Objectives: To determine how genes associated with ASD shape the development and evolution of neuronal circuits of the human cerebral cortex.
Methods: Informed by spatiotemporal maps of gene expression, gene-regulatory interactions, and chromatin states, we have used traditional molecular biological and genetics tools to analyze the function and expression of ASD risk genes in the developing brain.

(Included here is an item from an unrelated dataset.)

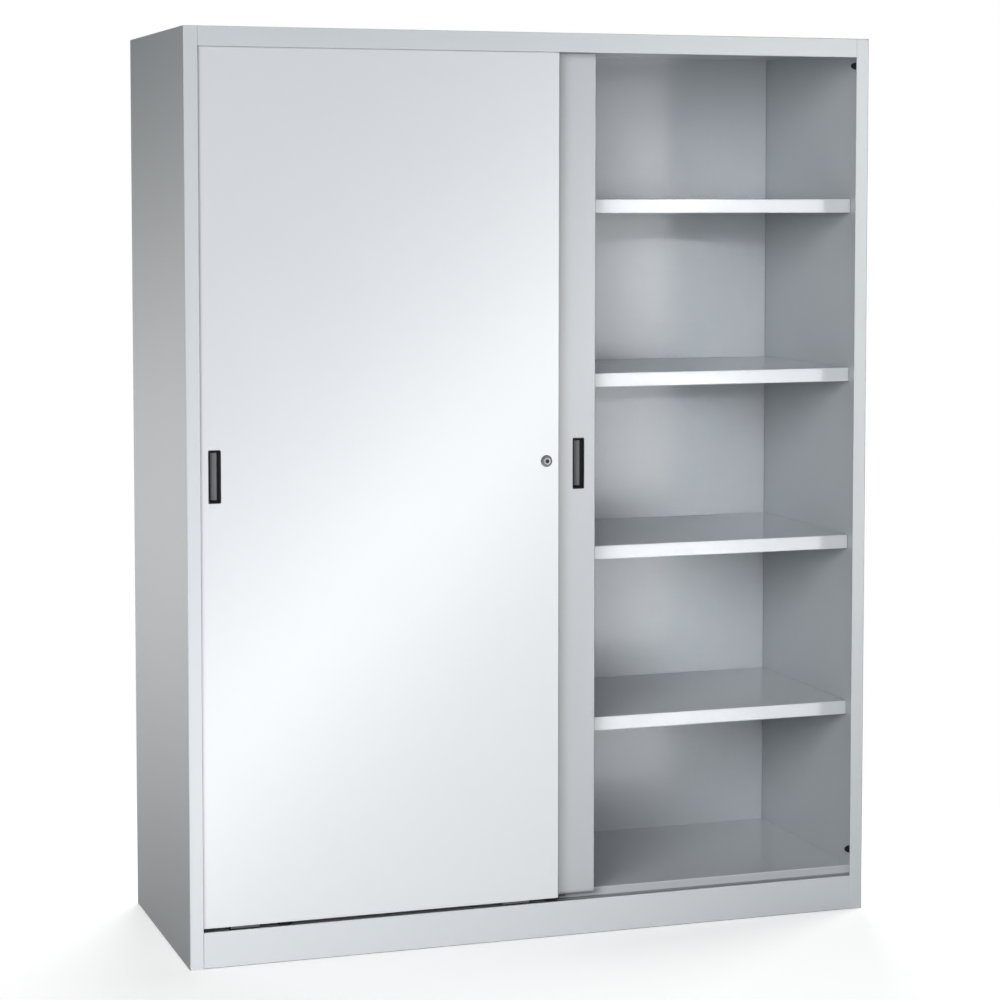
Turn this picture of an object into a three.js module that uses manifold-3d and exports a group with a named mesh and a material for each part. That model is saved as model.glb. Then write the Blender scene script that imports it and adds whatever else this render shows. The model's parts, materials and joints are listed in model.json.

Results: Expression patterns of the diverse ASD risk genes in the developing brain provide novel insights into the underlying biology. One such example is the expression of the FMR1 gene, which encodes an RNA-binding protein (FMRP) altered in Fragile X syndrome. We show that FMRP regulates translation of neuronal nitric oxide synthase 1 (NOS1) in the developing human neocortex. Whereas NOS1 mRNA is widely expressed, NOS1 protein is transiently co-expressed with FMRP during early synaptogenesis in layer- and region-specific pyramidal neurons. These include mid-fetal layer 5 subcortically projecting neurons arranged into alternating columns in the prospective Broca’s area and orofacial motor cortex. Human NOS1 translation is activated by FMRP via interactions with coding region-binding motifs absent from mouse Nos1 mRNA, which is expressed in mouse pyramidal neurons, but not efficiently translated. Correspondingly, neocortical NOS1 protein levels are severely reduced in developing human FXS cases, but not FMRP-deficient mice.
Conclusions: Our findings provide insights into cells and neural circuits affected in ASD and identify novel species-specific molecular mechanism altered in the leading monogenic cause of intellectual disability and autism, FXS. Importantly, this study illustrates a process of moving from genetic findings, to expression analysis, to functional characterization in order to expand the understanding of human-specific molecular mechanisms that may be compromised in ASD.